Let us start with Direct-X 11 API. In short, it does have the ability to use multiple CPU cores for a more efficient workload:
Quote:
DX11 adds multi-threading support that allows applications to simultaneously create resources or manage state and issue draw commands, all from an arbitrary number of threads. This may not significantly speed up the graphics subsystem (especially if we are already very GPU limited), but this does increase the ability to more easily explicitly massively thread a game and take advantage of the increasing number of CPU cores on the desktop.

Source

This API has introduced multi-threaded capabilities to the pipeline, whilst utilizing parallel loads:
Quote:
The major benefit I'm talking about here is multi-threading.
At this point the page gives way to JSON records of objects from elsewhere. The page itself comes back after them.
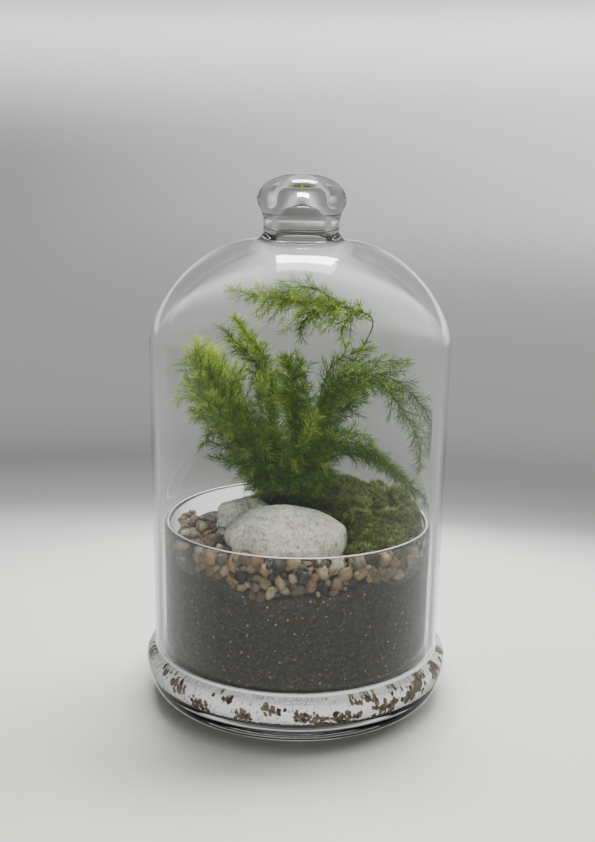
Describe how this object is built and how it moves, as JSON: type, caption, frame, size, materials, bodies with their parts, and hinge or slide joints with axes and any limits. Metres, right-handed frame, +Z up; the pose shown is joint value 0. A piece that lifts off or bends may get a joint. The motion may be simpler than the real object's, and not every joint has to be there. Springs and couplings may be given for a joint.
{
  "type": "glass cloche",
  "caption": "Knobbed glass dome standing on the ledge of a glass planter base that holds sand, soil, gravel, stones, moss and an asparagus fern.",
  "frame": {"origin": "centre of the foot at table level", "axes": "+Z up along the axis of the glass, towards the knob; -Y towards the front with the large stone, +X to the right of it"},
  "size_m": [0.1524, 0.1524, 0.26],
  "materials": {
    "dome_glass": "clear polished",
    "vessel_glass": "clear polished",
    "sand": "coarse white grains",
    "grit": "rough",
    "soil": "crumbly matte",
    "pebbles": "rounded, dull",
    "granite": "speckled, dull",
    "moss": "soft cushions",
    "fern": "fine needle leaves"
  },
  "bodies": {
    "planted_base": {"base_vessel": "vessel_glass", "white_sand": "sand", "drainage_grit": "grit", "potting_soil": "soil", "gravel_band_low": "pebbles", "gravel_band_mid": "pebbles", "gravel_band_top": "pebbles", "surface_gravel": "pebbles", "large_stone": "granite", "small_stone": "granite", "moss_mound": "moss", "star_moss": "moss", "fern_crown": "fern", "frond_left": "fern", "frond_left_low": "fern", "frond_left_mid": "fern", "frond_lower_left": "fern", "frond_upper_left": "fern", "frond_centre": "fern", "frond_tall": "fern", "frond_right_upper": "fern", "frond_right_tip": "fern", "frond_right_arch": "fern", "frond_right_mid": "fern", "frond_lower_right": "fern", "frond_back": "fern"},
    "dome": {"glass_dome": "dome_glass", "glass_knob": "dome_glass"}
  },
  "joints": [
    {"name": "dome_lift", "type": "slide", "parent": "planted_base", "child": "dome", "axis": [0, 0, 1], "range_m": [0, 0.25]}
  ]
}
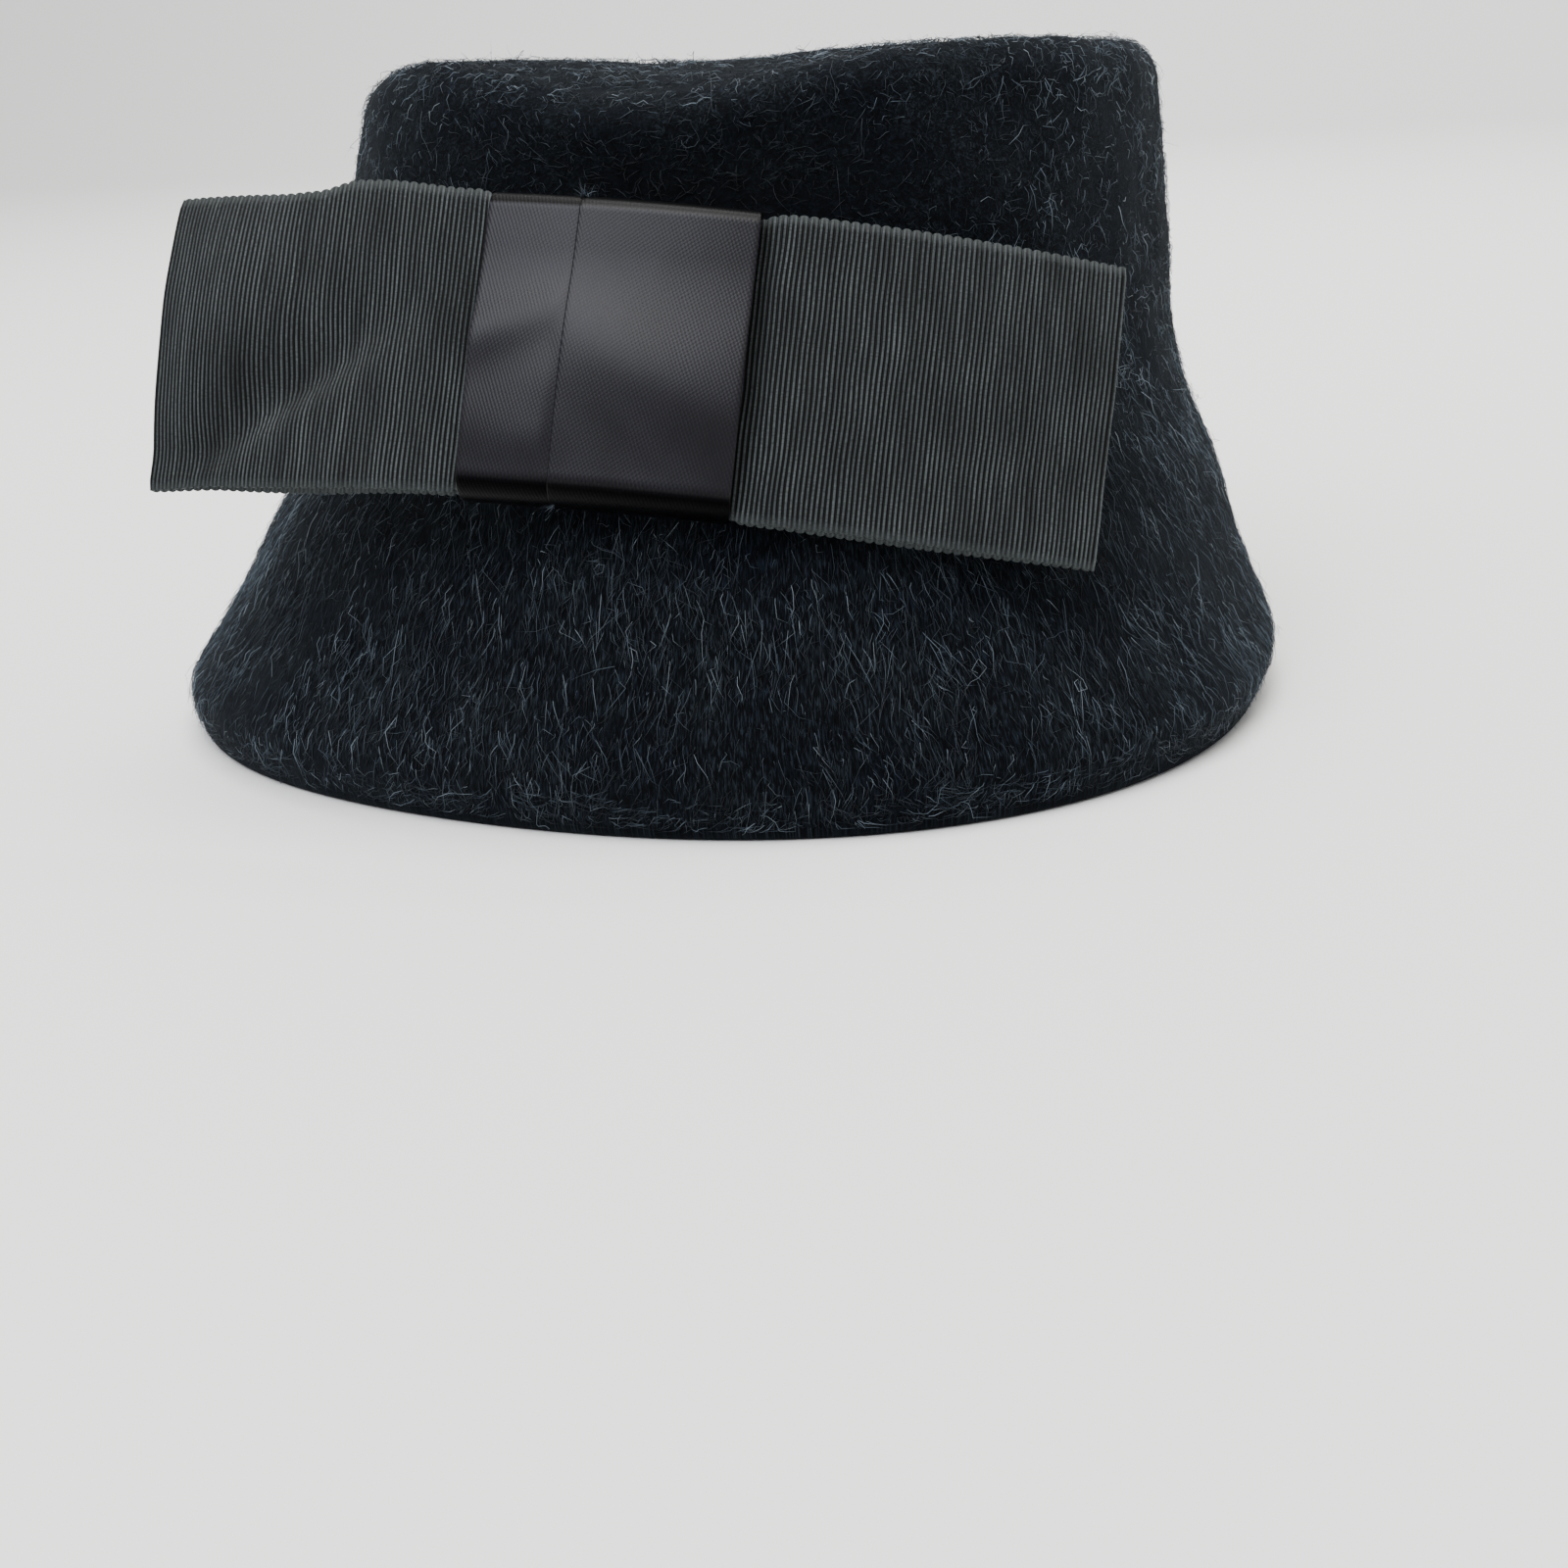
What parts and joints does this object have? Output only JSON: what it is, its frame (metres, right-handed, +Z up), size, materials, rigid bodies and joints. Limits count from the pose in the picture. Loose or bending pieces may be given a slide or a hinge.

Yes, eventually everything will need to be drawn, rasterized, and displayed (linearly and synchronously), but DX11 adds multi-threading support that allows applications to simultaneously create resources or manage state and issue draw commands, all from an arbitrary number of threads

Source

Direct-X 11 has the ability to use deferred context/command listing as it's main multi workload function:
Quote:
A deferred contexts is a special ID3D11DeviceContext that can be called in parallel on a different thread than the main thread which is issuing commands to the immediate context. Unlike the immediate context, calls to a deferred contexts are not sent to the GPU at the time of call and must be marshalled into a command list which is then executed at a later date. It is also possible to execute a command list multiple times to replay a sequence of GPU work against different input data.

Source

Nvidia explain the reasons why a developer would like to take advantage of deferred contexts within the API
Quote:
The entire reason for using or not using deferred contexts revolves around performance. There is a potential to parallelize CPU load onto idle CPU cores and improve performance.

You will be interested in using deferred context command lists if:
•Your game is CPU bottlenecked.
•You have a significant # of draw calls (>3000).
•Your CPU bottleneck is from render thread load or Direct3D API calls.
•You have a threaded renderer but serialize to a main render thread for mapping incurring sync point costs

Source

After this quick explanation of the API and some of it's core functions, let's look at AMD's side of the story. Again, to put things simply, deferred contexts and command lists are not mandatory. AMD have specifically chosen not to use it in their driver. The drawback is significantly higher CPU overhead is observed, which heavily chokes the GPU(s) in CPU intensive applications. However, the positives from this is that you get a simple and stable driver which can work with almost any newly released game without compatibility issues and the need for specific driver tweaks. It also gives consistent performance in most games across the board, even if that performance is relatively low. Hence why you can run pretty much any Indie game on an AMD card without a "not supported" error message. In contrast to Nvidia drivers, each game requires driver tweaks for that game to actually remain stable. This is a lot of work for the driver team, but at least you are getting the performance boosts from the multi rendering capabilities of Direct-X 11. I would not be surprised if AMD chose compatibility over performance to either reduce staff workload, or because the driver team don't have the ability to compile a fully stable driver which uses such features discussed.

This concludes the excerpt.